The OSINT Bunker Podcast, recognised for its insightful discussions on open source intelligence and global political events, recently aired the latest episode titled “Bavovna, Everywhere!” for their fifth season.
The episode took a deep dive into various military and geopolitical subjects, including Ukrainian missile and UAV attacks in Russia, upheavals on the African continent, and speculations about the future of the UK Ministry of Defence and its anticipated Carrier Strike Group deployment.
One of the central topics of the episode was the Ukrainian military’s prowess in destroying Russian naval assets, particularly its successes in targeting significant Russian shipyards using foreign-supplied weaponry.
OSTINTTechnical stated, “the Ukrainians destroyed or hit a major Russian shipyard with British or potentially French supplied Storm Shadow cruise missiles. Those are surface assets that the Russians can no longer use.”
Building on this theme, DefenceGeek commented on the astonishing naval achievements of Ukraine – a nation which, at the onset of the war, had a minimal naval presence. He remarked, “Ukraine, which didn’t really have a Navy at the start of the war, has now sunk the cruiser Moskva, the landing ship Minsk, and has even managed potentially to seriously damage the kilo class submarine Rostov on Don. That’s quite an impressive feat for a nation that hasn’t really got a Surface Warfare capability.”
But the statement that resonated the most, given the current geopolitical climate, came from OSTINTTechnical.

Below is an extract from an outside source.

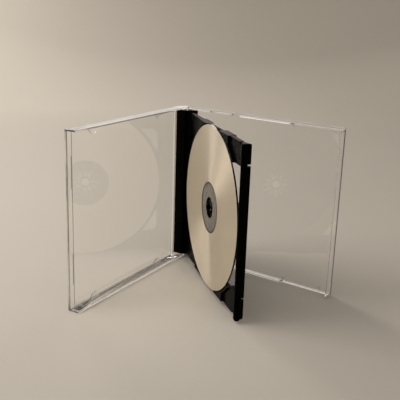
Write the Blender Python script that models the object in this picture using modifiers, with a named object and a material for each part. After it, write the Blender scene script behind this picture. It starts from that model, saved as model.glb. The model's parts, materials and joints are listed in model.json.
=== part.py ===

Addressing Russia’s strategic interests in Crimea, he observed, “I think it shows how relatively untenable the Russian position in Crimea is. They want a navy base, but the Ukrainians are going to make the base unusable, despite Russian attempts to counter that. We’ll probably continue to see this happening.”
What is the OSINT Bunker?
The OSINT Bunker is a defence and security-based podcast aimed at expanding people’s knowledge of the geopolitical landscape using open-source intelligence. It fills a niche that most people (most people reading this anyway) have for up-to-date, accurate and balanced information on ongoing conflicts.
What is OSINT? For those who don’t know, OSINT stands for open-source intelligence, which refers to any information gathered from public sources about an organisation, event, individual etc. In practice, that tends to mean information found on the internet, but technically any public information falls into the category of OSINT, whether it’s books or reports in a public library, articles in a newspaper or statements in a press release.
Episodes typically cover the UK and international defence matters.